Guest Commentary: “Thoughts on Race and Obama’s Second Term”
I don’t mind the President’s reference to the Stonewall gay bar riots that opened the door to gay activism in 1969. 10% of Americans are gay. Add in their families and there are 60 million powerful political reasons to address discrimination against the LGBT community. Beyond the merely political, most gays have no more choice over their orientation than I have over my color. And you should not be punished for what you cannot help or change. It is also appropriate that the President should offer policy solutions to help promote tolerance and equality for LGBT.
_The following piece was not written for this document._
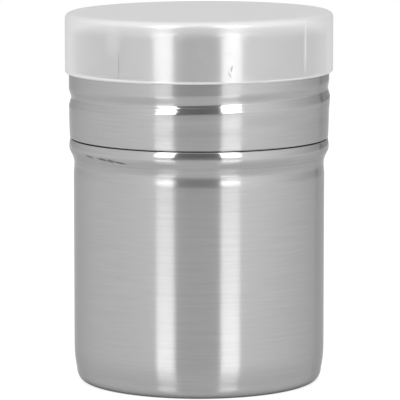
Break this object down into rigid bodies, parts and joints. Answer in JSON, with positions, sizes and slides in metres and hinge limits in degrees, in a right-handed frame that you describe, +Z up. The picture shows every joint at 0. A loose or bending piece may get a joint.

But I do mind that President Obama places the fight for equality for blacks squarely in the past – at Selma. This year – fifty years after King implored justice to roll down like a mighty stream – the Supreme Court is poised to consider whether to breach two of the bulwarks that have held back the America’s persistent tide of racism. The Court will take up the continued vitality of both Section V of the Voting Rights Act (which requires some states to get prior approval for voting changes) and affirmative action in higher education and contracting. There is no indication that either Sotomayor or Kagan, the President’s first two nominees to the Court, are friendly to claims that blacks face rank discrimination in housing, education, financial services and employment.
Ben Jealous is right to call on the President to nominate an African American woman. I would only add that it should be a liberal African American woman. Being black is not enough. I would rather see a white liberal female appointment that a conservative black one. After all, Clarence Thomas is black.
Not only is racism still part of our culture – it appears to be getting worse. A recent poll by AP and Stanford University revealed that 79% of Republicans have explicit negative attitudes toward blacks. In all, 51 percent of Americans now express explicit anti-black attitudes, compared with 48 percent in a similar 2008 survey. Another recent study revealed that in New York it is easier for a white male high school dropout to find employment than it is for a college-educated African American man. Not surprisingly, the economic collapse and the election of a person of color as President has resulted in racial backlash.
The President has proposed no conversation on race. He has not offered to mend or defend affirmative action. Almost nothing has been done to end the failed war on drugs. Race seems to be the only area of American life that he believes is not susceptible to improved public policy. He once called his own grandmother a “typical white woman”. Unfortunately, the President has shown the attitude of a “typical white man” toward the plight of African Americans. The President is right to go on radio and encourage black fathers to be more attentive, but no amount of great parenting will erase the antagonism that some whites have toward all blacks. While he is certainly no Clarence Thomas, neither is he a Martin Luther King.
The President says that he got a great education, in part, because of affirmative action. Looking at what he accomplished, it would seem that he would want more affirmative action – not less.
The specter of red-state electoral systems unsupervised by the Justice Department is frightening, especially given the lengths to which extremists have proven they will go to intimidate and suppress the vote.
As Ruth Bader Ginsberg wrote in her brilliant 2003 dissent to the Gratz opinion striking down the University of Michigan law school’s affirmative action program, to pretend that we have achieved equality for blacks is to “pretend that history never happened and that the present doesn’t exist.”